◆ What the task requires: Quote the data below in full, please, without altering anything.

◆ Recorded information:
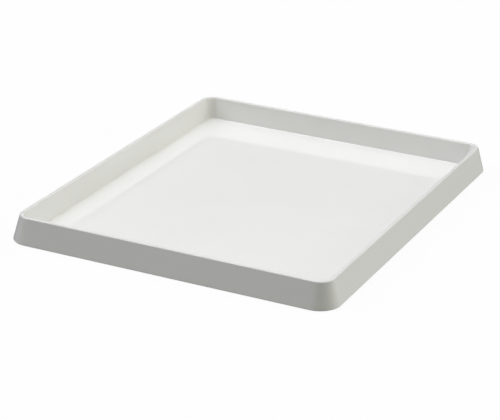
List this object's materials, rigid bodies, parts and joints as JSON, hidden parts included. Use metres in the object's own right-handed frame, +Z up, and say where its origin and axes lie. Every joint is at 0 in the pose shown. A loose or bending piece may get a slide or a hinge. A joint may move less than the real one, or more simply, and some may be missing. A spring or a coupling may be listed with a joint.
{
  "type": "flat tray",
  "caption": "Shallow rectangular flat-bottomed tray with a thin rim, a flared skirt and soft round feet under its corners.",
  "frame": {"origin": "on the surface that the tray stands on, under the middle of its bounding box", "axes": "+X along the tray's width, +Y along its length, +Z up out of the tray"},
  "size_m": [0.2996, 0.3676, 0.0234],
  "materials": {
    "shell_plastic": "off-white, satin to semi-gloss moulded plastic",
    "foot_rubber": "matt soft grey"
  },
  "bodies": {
    "root": {"tray_shell": "shell_plastic", "foot_front_left": "foot_rubber", "foot_front_right": "foot_rubber", "foot_back_left": "foot_rubber", "foot_back_right": "foot_rubber"}
  },
  "joints": []
}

◆ Answer below:
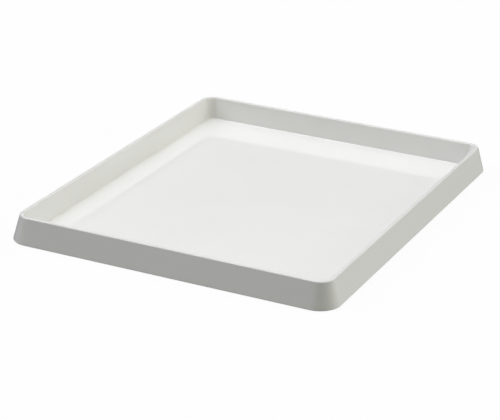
List this object's materials, rigid bodies, parts and joints as JSON, hidden parts included. Use metres in the object's own right-handed frame, +Z up, and say where its origin and axes lie. Every joint is at 0 in the pose shown. A loose or bending piece may get a slide or a hinge. A joint may move less than the real one, or more simply, and some may be missing. A spring or a coupling may be listed with a joint.
{
  "type": "flat tray",
  "caption": "Shallow rectangular flat-bottomed tray with a thin rim, a flared skirt and soft round feet under its corners.",
  "frame": {"origin": "on the surface that the tray stands on, under the middle of its bounding box", "axes": "+X along the tray's width, +Y along its length, +Z up out of the tray"},
  "size_m": [0.2996, 0.3676, 0.0234],
  "materials": {
    "shell_plastic": "off-white, satin to semi-gloss moulded plastic",
    "foot_rubber": "matt soft grey"
  },
  "bodies": {
    "root": {"tray_shell": "shell_plastic", "foot_front_left": "foot_rubber", "foot_front_right": "foot_rubber", "foot_back_left": "foot_rubber", "foot_back_right": "foot_rubber"}
  },
  "joints": []
}